Patients are given ice chips and then water if no intolerance is noted. The fluids may be administered immediately after the completion of the surgery in case if local anesthesia was applied. At times, general anesthesia may lead to nausea making the patient take a longer time before drinking fluids.  Patients may start taking solid foods once they tolerate clear liquids.

Then the patient is taken from the PACU to the outpatient or ambulatory unit for complete recovery and inpatients to their respective room. Once the patients wake up and can walk around, they are discharged from the hospital. A majority of patients will continue feeling dizzy throughout the day even after the anesthesia wears off. The patient should be accompanied by a relative or a friend if they intend to undergo the surgical operation and go home the same day.

Anesthetic administered on the spine wears off normally within several hours. After the surgical operation, patients lie flat facing upwards to reduce the chances of having a headache as a result of the anesthetic. The patient must have full sense on the numbed body part before being allowed to go home.   

The patients may need to take prescribed pain-relieving drugs for few days after the surgical procedure to reduce the pain that arise from the operation.

Apart from drugs, several other methods can be used to minimize discomfort and make the patient recover faster. The patients should not remove the bandage or dressing for some hours after getting out of the hospital. In order to clean the area and reduce the pain, the patients can take sitz bath in the evening of the operation day or the following morning. Sitz bathing should be done not less than two times a day for 10-15 minutes. Putting Epsom salts in the bath may or may not be recommended.

Many patients fear passing stool after having anal surgery since it is usually uncomfortable. Failure to defecate may make them constipated thus worsening the condition. Constipation can be prevented by eating foods with high fiber content as well as drinking approximately seven glasses of water daily.  Another option is the use of stool softeners.

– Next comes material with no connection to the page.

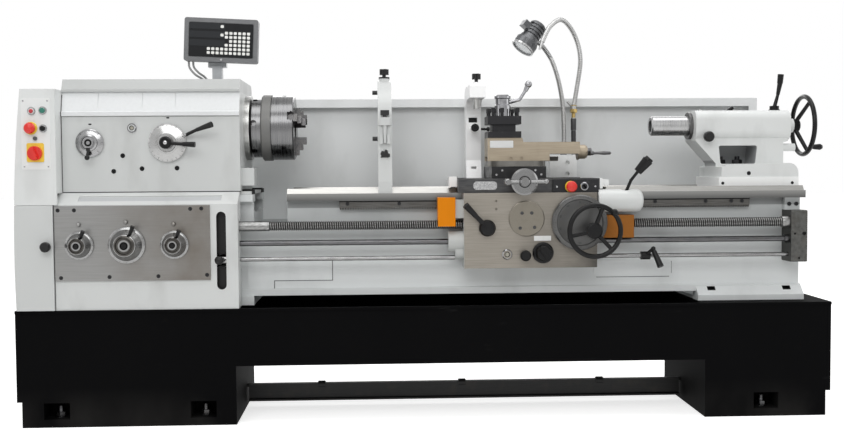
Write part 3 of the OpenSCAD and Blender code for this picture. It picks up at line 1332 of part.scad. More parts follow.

The patients may bleed slightly particularly when defecating. Wiping the affected area with a wet toilet paper or baby wipes minimizes irritation and maintains cleanliness within the region. An ointment may be recommended to minimize the risk of infections as well as to help in the process of recovery. This must be applied after defecation or sitz bath, depending on the prescription.

 

Complications that Arise from Sphincterotomy

Although the chances of having surgery-related complications are low, it may occur sometimes. The most prominent problems include:

  • Excessive loss of blood
  • Inability to hold back faeces
  • Inability to pass urine
  • Infections
  • Anesthesia-related issues
  • increased vulnerability to abscess or fistula

 

Postoperative Expectations

The rectal region becomes painful especially while passing stool. Wash and dry the region after defecation to minimize the risks of developing an infection. 

Eat foods with high fiber content and drink approximately seven glasses of water daily to avoid constipation. Your physician may also ask you to use certain laxative drugs to soften the stool and avoid pain while defecating.

 

Further Treatment

A fissurectomy or anal advancement flap may be recommended if the fissure fails to heal even after having sphincterotomy.